Don't charge hourly. Charge by the project so they look at total cost and agree it's cheaper than alternatives, especially where wages are very high and they need something specific done. You make sure you price so you can get it done _safely_ where it would end up being $200/hour if it actually took as long as you quoted. More than likely you'll make a lot more per hour ($300-$1000/hour), get it done early and everyone is happy.


This is really difficult to get right unless you've done the same kind of project a few times and have code you can reuse. You also have to manage scope creep, be crystal clear on definitions and what's going to be delivered, and tactfully keep the client from trying to add big features at the margins.

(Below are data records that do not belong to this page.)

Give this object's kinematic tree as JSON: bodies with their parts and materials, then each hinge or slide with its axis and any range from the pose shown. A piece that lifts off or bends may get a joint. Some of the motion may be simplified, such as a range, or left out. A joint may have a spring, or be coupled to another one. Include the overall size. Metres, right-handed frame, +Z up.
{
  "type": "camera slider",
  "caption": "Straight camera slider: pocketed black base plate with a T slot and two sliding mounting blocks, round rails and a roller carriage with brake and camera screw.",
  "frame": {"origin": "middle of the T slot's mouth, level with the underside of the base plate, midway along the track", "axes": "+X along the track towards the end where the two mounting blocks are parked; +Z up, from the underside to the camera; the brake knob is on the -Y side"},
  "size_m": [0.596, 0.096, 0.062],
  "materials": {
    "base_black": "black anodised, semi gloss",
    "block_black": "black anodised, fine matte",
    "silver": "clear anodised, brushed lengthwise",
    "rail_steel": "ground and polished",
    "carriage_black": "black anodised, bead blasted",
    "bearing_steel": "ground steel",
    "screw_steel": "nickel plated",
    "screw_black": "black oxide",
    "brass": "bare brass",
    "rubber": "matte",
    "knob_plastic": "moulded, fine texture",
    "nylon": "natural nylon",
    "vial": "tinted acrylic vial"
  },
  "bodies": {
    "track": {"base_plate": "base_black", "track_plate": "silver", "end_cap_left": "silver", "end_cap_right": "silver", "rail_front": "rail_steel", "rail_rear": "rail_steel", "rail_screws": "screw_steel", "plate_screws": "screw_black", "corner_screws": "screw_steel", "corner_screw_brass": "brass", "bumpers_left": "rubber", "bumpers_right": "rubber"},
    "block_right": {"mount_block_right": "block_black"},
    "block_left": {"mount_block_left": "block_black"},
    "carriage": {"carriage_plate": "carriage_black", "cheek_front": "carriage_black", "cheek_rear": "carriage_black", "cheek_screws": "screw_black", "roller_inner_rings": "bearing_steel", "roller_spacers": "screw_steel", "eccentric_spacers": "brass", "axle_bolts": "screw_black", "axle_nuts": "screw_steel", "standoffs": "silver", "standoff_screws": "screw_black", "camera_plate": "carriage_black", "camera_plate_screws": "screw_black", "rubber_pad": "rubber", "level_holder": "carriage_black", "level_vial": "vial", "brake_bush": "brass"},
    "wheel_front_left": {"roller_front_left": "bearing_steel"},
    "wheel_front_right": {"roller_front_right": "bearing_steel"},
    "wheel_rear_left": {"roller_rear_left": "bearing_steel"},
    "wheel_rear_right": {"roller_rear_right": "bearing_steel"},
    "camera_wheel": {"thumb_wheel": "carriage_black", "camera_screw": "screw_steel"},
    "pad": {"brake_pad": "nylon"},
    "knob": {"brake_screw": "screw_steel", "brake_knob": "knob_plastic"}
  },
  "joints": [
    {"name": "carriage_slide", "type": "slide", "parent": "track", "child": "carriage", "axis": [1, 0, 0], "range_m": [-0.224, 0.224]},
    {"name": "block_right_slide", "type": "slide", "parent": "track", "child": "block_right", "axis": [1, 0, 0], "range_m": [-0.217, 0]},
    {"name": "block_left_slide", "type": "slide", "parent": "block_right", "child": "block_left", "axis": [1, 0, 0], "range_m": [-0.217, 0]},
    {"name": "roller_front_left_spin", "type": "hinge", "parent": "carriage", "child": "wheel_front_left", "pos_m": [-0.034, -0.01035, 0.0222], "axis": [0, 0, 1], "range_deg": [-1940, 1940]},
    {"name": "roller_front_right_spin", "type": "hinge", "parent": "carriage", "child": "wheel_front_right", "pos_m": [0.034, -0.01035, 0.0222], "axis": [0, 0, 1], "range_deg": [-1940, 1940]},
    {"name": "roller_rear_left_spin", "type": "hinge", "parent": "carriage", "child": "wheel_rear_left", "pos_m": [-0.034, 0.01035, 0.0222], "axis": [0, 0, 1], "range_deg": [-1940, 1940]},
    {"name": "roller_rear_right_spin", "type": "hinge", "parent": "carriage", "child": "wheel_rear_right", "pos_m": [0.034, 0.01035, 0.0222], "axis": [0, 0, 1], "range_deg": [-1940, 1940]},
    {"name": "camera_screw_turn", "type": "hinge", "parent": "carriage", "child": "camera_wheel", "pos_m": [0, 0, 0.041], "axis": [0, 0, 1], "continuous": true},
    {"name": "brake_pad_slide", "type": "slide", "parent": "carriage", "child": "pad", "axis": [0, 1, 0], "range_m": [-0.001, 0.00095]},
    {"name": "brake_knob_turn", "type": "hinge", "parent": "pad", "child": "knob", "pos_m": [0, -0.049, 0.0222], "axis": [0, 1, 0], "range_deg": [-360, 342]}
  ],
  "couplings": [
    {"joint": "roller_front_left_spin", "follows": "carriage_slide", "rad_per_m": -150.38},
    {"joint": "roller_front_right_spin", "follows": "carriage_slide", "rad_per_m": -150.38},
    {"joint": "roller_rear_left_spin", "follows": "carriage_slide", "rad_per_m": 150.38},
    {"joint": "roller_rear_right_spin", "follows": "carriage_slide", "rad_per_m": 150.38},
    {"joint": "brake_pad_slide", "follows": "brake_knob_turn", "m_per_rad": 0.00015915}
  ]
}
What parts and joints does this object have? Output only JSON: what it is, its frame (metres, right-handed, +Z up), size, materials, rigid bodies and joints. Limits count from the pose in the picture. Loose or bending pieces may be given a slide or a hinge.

You will find the very high contract rates where the demand for talent is very high and the supply is low. Unfortunately it would appear the demand for IOS isn't too high or the supply is too high.

I would suggest re-skilling to something more in demand or searching for work where there is lot's of IOS jobs posted but no senior level talent.


Learn Deep Learning and go for $400+/h. You missed Blockchain train when it was possible to get $700/h quite easily (usually way more while it was growing).


Don't you need a PhD for that?


It might help but like most businesses don't have phd level problems. It's mostly application of tested algos.


Do you know any companies that have hired programmers to do deep learning who don't have a relevant PhD? I'm not trying to be insulting, but it's hard for me to determine who has actual, practical, first-hand knowledge of hiring practices for deep learning/ML and who doesn't.